- _Requirement_
Write out the whole listing exactly as it stands.

- _Records that describe objects_
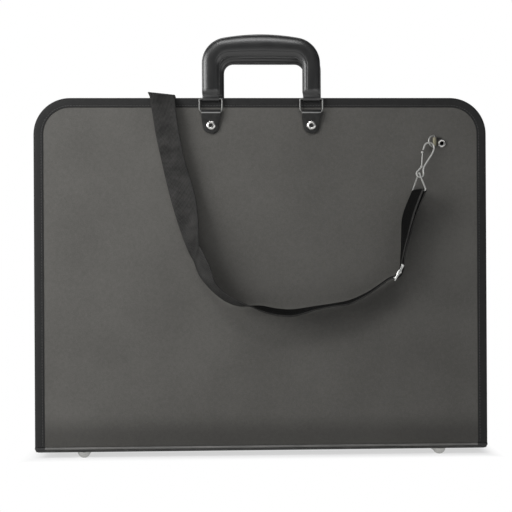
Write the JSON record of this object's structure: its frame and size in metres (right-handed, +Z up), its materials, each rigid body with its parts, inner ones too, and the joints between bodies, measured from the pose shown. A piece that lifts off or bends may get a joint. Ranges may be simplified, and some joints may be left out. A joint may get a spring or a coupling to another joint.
{
  "type": "art portfolio case",
  "caption": "Hard-sided zippered art portfolio standing on its spine, with bow handles on wire rings and a webbing shoulder strap on snap hooks.",
  "frame": {"origin": "on the floor, under the middle of the case", "axes": "+X along the spine to the case's right as the front is seen, the front faces -Y, +Z up"},
  "size_m": [0.56, 0.1136, 0.5205],
  "materials": {
    "grained_sheet": "fine leather grain, satin",
    "grained_strip": "fine grain",
    "fibreboard": "raw board",
    "lining_cloth": "plain cloth",
    "binding_tape": "woven tape",
    "gusset_cloth": "coated cloth",
    "zip_tape": "herringbone tape",
    "zip_teeth": "moulded",
    "leatherette": "satin",
    "nickel": "nickel plated",
    "zinc": "zinc plated",
    "webbing": "plain weave",
    "handle_moulding": "satin moulding",
    "tongue_moulding": "satin moulding",
    "slider_metal": "gunmetal"
  },
  "bodies": {
    "spine": {"spine_skin": "grained_strip", "spine_board": "fibreboard", "spine_lining": "lining_cloth", "spine_end_bindings": "binding_tape", "end_gussets": "gusset_cloth", "floor_studs": "nickel", "stud_washers": "zinc", "strap_crown": "webbing"},
    "front_cover": {"front_facing": "grained_sheet", "front_board": "fibreboard", "front_lining": "lining_cloth", "front_binding": "binding_tape", "front_gusset": "gusset_cloth", "front_zip_tape": "zip_tape", "front_zip_teeth": "zip_teeth", "front_tabs": "leatherette", "front_tab_rivets": "nickel", "front_tab_washers": "zinc", "front_anchor_plate": "zinc", "front_anchor_rivet": "nickel", "front_anchor_washer": "zinc", "front_d_ring": "nickel", "front_hook": "nickel", "front_strap_loop": "nickel", "front_strap": "webbing", "strap_buckle": "nickel"},
    "rear_cover": {"rear_facing": "grained_sheet", "rear_board": "fibreboard", "rear_lining": "lining_cloth", "rear_binding": "binding_tape", "rear_gusset": "gusset_cloth", "rear_zip_tape": "zip_tape", "rear_zip_teeth": "zip_teeth", "rear_tabs": "leatherette", "rear_tab_rivets": "nickel", "rear_tab_washers": "zinc", "rear_anchor_plate": "zinc", "rear_anchor_rivet": "nickel", "rear_anchor_washer": "zinc", "rear_d_ring": "nickel", "rear_hook": "nickel", "rear_strap_loop": "nickel", "rear_strap": "webbing"},
    "front_ring_pair": {"front_rings": "nickel"},
    "front_grip": {"front_handle": "handle_moulding", "front_tongues": "tongue_moulding"},
    "front_gate": {"front_hook_gate": "nickel"},
    "rear_ring_pair": {"rear_rings": "nickel"},
    "rear_grip": {"rear_handle": "handle_moulding", "rear_tongues": "tongue_moulding"},
    "rear_gate": {"rear_hook_gate": "nickel"},
    "left_zip_slider": {"left_slider": "slider_metal"},
    "left_zip_pull": {"left_pull": "slider_metal"},
    "right_zip_slider": {"right_slider": "slider_metal"},
    "right_zip_pull": {"right_pull": "slider_metal"}
  },
  "joints": [
    {"name": "front_cover_hinge", "type": "hinge", "parent": "spine", "child": "front_cover", "pos_m": [0, -0.0178, 0.0123], "axis": [1, 0, 0], "range_deg": [0, 90]},
    {"name": "rear_cover_hinge", "type": "hinge", "parent": "spine", "child": "rear_cover", "pos_m": [0, 0.0178, 0.0123], "axis": [-1, 0, 0], "range_deg": [0, 90]},
    {"name": "front_ring_hinge", "type": "hinge", "parent": "front_cover", "child": "front_ring_pair", "pos_m": [0, -0.0232, 0.4253], "axis": [1, 0, 0], "range_deg": [0, 150]},
    {"name": "front_handle_hinge", "type": "hinge", "parent": "front_ring_pair", "child": "front_grip", "pos_m": [0, -0.0232, 0.4417], "axis": [1, 0, 0], "range_deg": [-10, 30]},
    {"name": "rear_ring_hinge", "type": "hinge", "parent": "rear_cover", "child": "rear_ring_pair", "pos_m": [0, 0.0232, 0.4253], "axis": [-1, 0, 0], "range_deg": [0, 150]},
    {"name": "rear_handle_hinge", "type": "hinge", "parent": "rear_ring_pair", "child": "rear_grip", "pos_m": [0, 0.0232, 0.4417], "axis": [-1, 0, 0], "range_deg": [-10, 30]},
    {"name": "front_gate_hinge", "type": "hinge", "parent": "front_cover", "child": "front_gate", "pos_m": [0.19613, -0.03365, 0.35669], "axis": [-0.0902, 0.9703, -0.2245], "range_deg": [0, 18], "stiffness_Nm_per_rad": 0.05},
    {"name": "rear_gate_hinge", "type": "hinge", "parent": "rear_cover", "child": "rear_gate", "pos_m": [-0.19613, 0.03365, 0.35669], "axis": [0.0902, -0.9703, -0.2245], "range_deg": [0, 18], "stiffness_Nm_per_rad": 0.05},
    {"name": "left_slider_run", "type": "slide", "parent": "rear_cover", "child": "left_zip_slider", "axis": [-1, 0, 0], "range_m": [0, 0.21]},
    {"name": "left_pull_hinge", "type": "hinge", "parent": "left_zip_slider", "child": "left_zip_pull", "pos_m": [-0.01, 0, 0.439], "axis": [0, 1, 0], "range_deg": [0, 110]},
    {"name": "right_slider_run", "type": "slide", "parent": "rear_cover", "child": "right_zip_slider", "axis": [1, 0, 0], "range_m": [0, 0.21]},
    {"name": "right_pull_hinge", "type": "hinge", "parent": "right_zip_slider", "child": "right_zip_pull", "pos_m": [0.01, 0, 0.439], "axis": [0, -1, 0], "range_deg": [0, 110]}
  ]
}
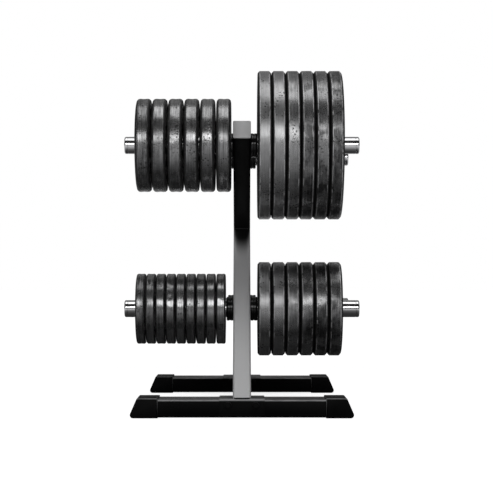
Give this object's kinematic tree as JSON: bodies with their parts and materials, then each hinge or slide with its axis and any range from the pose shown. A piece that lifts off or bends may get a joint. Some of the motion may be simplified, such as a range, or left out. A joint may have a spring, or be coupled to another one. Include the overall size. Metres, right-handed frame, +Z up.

- _The answer_
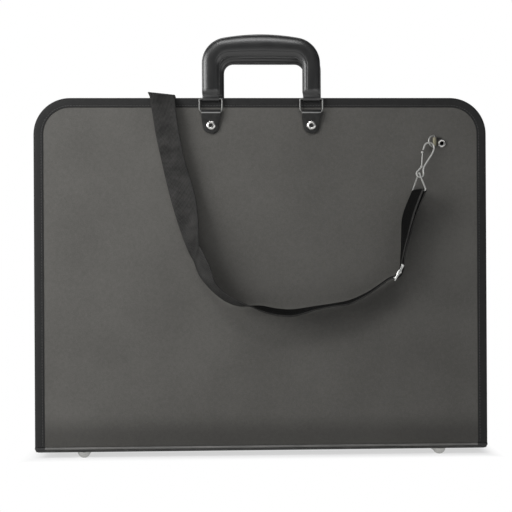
Write the JSON record of this object's structure: its frame and size in metres (right-handed, +Z up), its materials, each rigid body with its parts, inner ones too, and the joints between bodies, measured from the pose shown. A piece that lifts off or bends may get a joint. Ranges may be simplified, and some joints may be left out. A joint may get a spring or a coupling to another joint.
{
  "type": "art portfolio case",
  "caption": "Hard-sided zippered art portfolio standing on its spine, with bow handles on wire rings and a webbing shoulder strap on snap hooks.",
  "frame": {"origin": "on the floor, under the middle of the case", "axes": "+X along the spine to the case's right as the front is seen, the front faces -Y, +Z up"},
  "size_m": [0.56, 0.1136, 0.5205],
  "materials": {
    "grained_sheet": "fine leather grain, satin",
    "grained_strip": "fine grain",
    "fibreboard": "raw board",
    "lining_cloth": "plain cloth",
    "binding_tape": "woven tape",
    "gusset_cloth": "coated cloth",
    "zip_tape": "herringbone tape",
    "zip_teeth": "moulded",
    "leatherette": "satin",
    "nickel": "nickel plated",
    "zinc": "zinc plated",
    "webbing": "plain weave",
    "handle_moulding": "satin moulding",
    "tongue_moulding": "satin moulding",
    "slider_metal": "gunmetal"
  },
  "bodies": {
    "spine": {"spine_skin": "grained_strip", "spine_board": "fibreboard", "spine_lining": "lining_cloth", "spine_end_bindings": "binding_tape", "end_gussets": "gusset_cloth", "floor_studs": "nickel", "stud_washers": "zinc", "strap_crown": "webbing"},
    "front_cover": {"front_facing": "grained_sheet", "front_board": "fibreboard", "front_lining": "lining_cloth", "front_binding": "binding_tape", "front_gusset": "gusset_cloth", "front_zip_tape": "zip_tape", "front_zip_teeth": "zip_teeth", "front_tabs": "leatherette", "front_tab_rivets": "nickel", "front_tab_washers": "zinc", "front_anchor_plate": "zinc", "front_anchor_rivet": "nickel", "front_anchor_washer": "zinc", "front_d_ring": "nickel", "front_hook": "nickel", "front_strap_loop": "nickel", "front_strap": "webbing", "strap_buckle": "nickel"},
    "rear_cover": {"rear_facing": "grained_sheet", "rear_board": "fibreboard", "rear_lining": "lining_cloth", "rear_binding": "binding_tape", "rear_gusset": "gusset_cloth", "rear_zip_tape": "zip_tape", "rear_zip_teeth": "zip_teeth", "rear_tabs": "leatherette", "rear_tab_rivets": "nickel", "rear_tab_washers": "zinc", "rear_anchor_plate": "zinc", "rear_anchor_rivet": "nickel", "rear_anchor_washer": "zinc", "rear_d_ring": "nickel", "rear_hook": "nickel", "rear_strap_loop": "nickel", "rear_strap": "webbing"},
    "front_ring_pair": {"front_rings": "nickel"},
    "front_grip": {"front_handle": "handle_moulding", "front_tongues": "tongue_moulding"},
    "front_gate": {"front_hook_gate": "nickel"},
    "rear_ring_pair": {"rear_rings": "nickel"},
    "rear_grip": {"rear_handle": "handle_moulding", "rear_tongues": "tongue_moulding"},
    "rear_gate": {"rear_hook_gate": "nickel"},
    "left_zip_slider": {"left_slider": "slider_metal"},
    "left_zip_pull": {"left_pull": "slider_metal"},
    "right_zip_slider": {"right_slider": "slider_metal"},
    "right_zip_pull": {"right_pull": "slider_metal"}
  },
  "joints": [
    {"name": "front_cover_hinge", "type": "hinge", "parent": "spine", "child": "front_cover", "pos_m": [0, -0.0178, 0.0123], "axis": [1, 0, 0], "range_deg": [0, 90]},
    {"name": "rear_cover_hinge", "type": "hinge", "parent": "spine", "child": "rear_cover", "pos_m": [0, 0.0178, 0.0123], "axis": [-1, 0, 0], "range_deg": [0, 90]},
    {"name": "front_ring_hinge", "type": "hinge", "parent": "front_cover", "child": "front_ring_pair", "pos_m": [0, -0.0232, 0.4253], "axis": [1, 0, 0], "range_deg": [0, 150]},
    {"name": "front_handle_hinge", "type": "hinge", "parent": "front_ring_pair", "child": "front_grip", "pos_m": [0, -0.0232, 0.4417], "axis": [1, 0, 0], "range_deg": [-10, 30]},
    {"name": "rear_ring_hinge", "type": "hinge", "parent": "rear_cover", "child": "rear_ring_pair", "pos_m": [0, 0.0232, 0.4253], "axis": [-1, 0, 0], "range_deg": [0, 150]},
    {"name": "rear_handle_hinge", "type": "hinge", "parent": "rear_ring_pair", "child": "rear_grip", "pos_m": [0, 0.0232, 0.4417], "axis": [-1, 0, 0], "range_deg": [-10, 30]},
    {"name": "front_gate_hinge", "type": "hinge", "parent": "front_cover", "child": "front_gate", "pos_m": [0.19613, -0.03365, 0.35669], "axis": [-0.0902, 0.9703, -0.2245], "range_deg": [0, 18], "stiffness_Nm_per_rad": 0.05},
    {"name": "rear_gate_hinge", "type": "hinge", "parent": "rear_cover", "child": "rear_gate", "pos_m": [-0.19613, 0.03365, 0.35669], "axis": [0.0902, -0.9703, -0.2245], "range_deg": [0, 18], "stiffness_Nm_per_rad": 0.05},
    {"name": "left_slider_run", "type": "slide", "parent": "rear_cover", "child": "left_zip_slider", "axis": [-1, 0, 0], "range_m": [0, 0.21]},
    {"name": "left_pull_hinge", "type": "hinge", "parent": "left_zip_slider", "child": "left_zip_pull", "pos_m": [-0.01, 0, 0.439], "axis": [0, 1, 0], "range_deg": [0, 110]},
    {"name": "right_slider_run", "type": "slide", "parent": "rear_cover", "child": "right_zip_slider", "axis": [1, 0, 0], "range_m": [0, 0.21]},
    {"name": "right_pull_hinge", "type": "hinge", "parent": "right_zip_slider", "child": "right_zip_pull", "pos_m": [0.01, 0, 0.439], "axis": [0, -1, 0], "range_deg": [0, 110]}
  ]
}
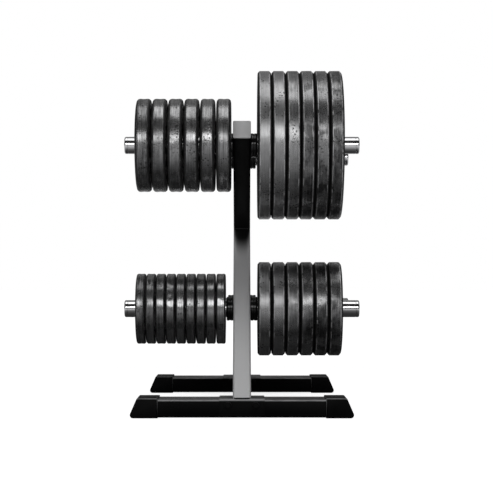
Give this object's kinematic tree as JSON: bodies with their parts and materials, then each hinge or slide with its axis and any range from the pose shown. A piece that lifts off or bends may get a joint. Some of the motion may be simplified, such as a range, or left out. A joint may have a spring, or be coupled to another one. Include the overall size. Metres, right-handed frame, +Z up.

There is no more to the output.